DATA EXTRACT:
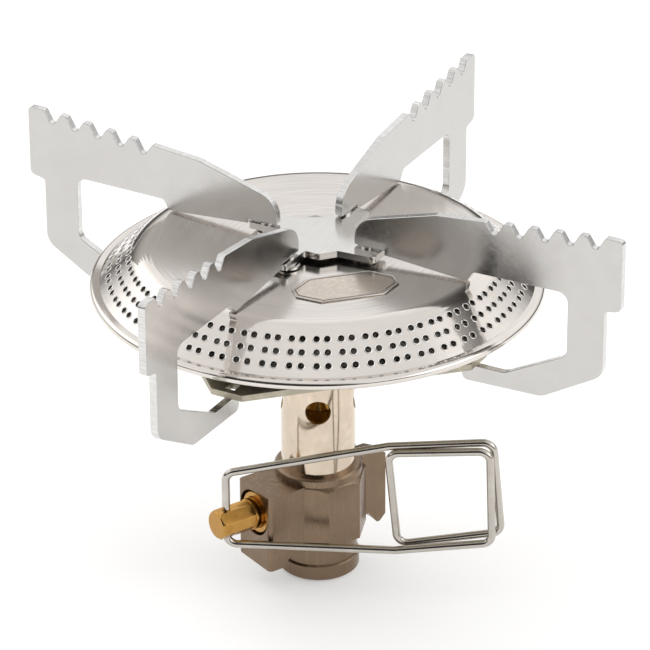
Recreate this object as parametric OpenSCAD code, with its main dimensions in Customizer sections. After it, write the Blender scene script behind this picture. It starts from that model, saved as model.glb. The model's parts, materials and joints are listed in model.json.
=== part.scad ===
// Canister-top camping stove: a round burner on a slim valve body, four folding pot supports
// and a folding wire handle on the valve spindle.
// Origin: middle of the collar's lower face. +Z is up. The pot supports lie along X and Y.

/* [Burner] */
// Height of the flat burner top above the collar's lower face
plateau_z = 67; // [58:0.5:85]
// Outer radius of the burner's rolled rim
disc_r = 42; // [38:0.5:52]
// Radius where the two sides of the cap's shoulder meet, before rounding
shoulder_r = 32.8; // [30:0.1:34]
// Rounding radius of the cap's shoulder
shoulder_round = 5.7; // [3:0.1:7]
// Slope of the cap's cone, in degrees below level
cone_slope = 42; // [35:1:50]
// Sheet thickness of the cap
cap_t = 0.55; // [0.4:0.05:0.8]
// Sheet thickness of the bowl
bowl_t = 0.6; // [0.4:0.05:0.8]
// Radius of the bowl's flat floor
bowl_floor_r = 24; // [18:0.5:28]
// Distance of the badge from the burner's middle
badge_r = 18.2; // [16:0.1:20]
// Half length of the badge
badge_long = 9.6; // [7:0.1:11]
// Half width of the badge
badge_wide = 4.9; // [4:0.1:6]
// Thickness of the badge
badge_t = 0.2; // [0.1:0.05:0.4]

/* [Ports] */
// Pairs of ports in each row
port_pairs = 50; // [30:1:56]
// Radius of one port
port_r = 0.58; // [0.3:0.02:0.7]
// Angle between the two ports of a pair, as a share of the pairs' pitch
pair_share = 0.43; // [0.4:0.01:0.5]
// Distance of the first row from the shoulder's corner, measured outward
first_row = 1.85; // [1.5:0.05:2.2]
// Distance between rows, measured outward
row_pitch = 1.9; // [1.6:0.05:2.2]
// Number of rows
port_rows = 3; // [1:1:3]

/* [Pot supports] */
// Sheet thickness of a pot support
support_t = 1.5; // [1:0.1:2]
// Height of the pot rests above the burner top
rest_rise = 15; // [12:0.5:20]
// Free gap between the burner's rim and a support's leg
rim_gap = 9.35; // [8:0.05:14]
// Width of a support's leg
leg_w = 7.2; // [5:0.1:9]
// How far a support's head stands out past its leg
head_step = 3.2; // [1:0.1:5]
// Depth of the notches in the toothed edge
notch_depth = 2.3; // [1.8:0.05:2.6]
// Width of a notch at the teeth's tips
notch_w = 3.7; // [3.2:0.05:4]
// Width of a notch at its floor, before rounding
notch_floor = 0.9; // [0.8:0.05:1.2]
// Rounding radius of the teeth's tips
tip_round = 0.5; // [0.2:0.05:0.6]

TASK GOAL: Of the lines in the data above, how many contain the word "from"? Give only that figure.

SOLUTION FOR THIS EXERCISE: 3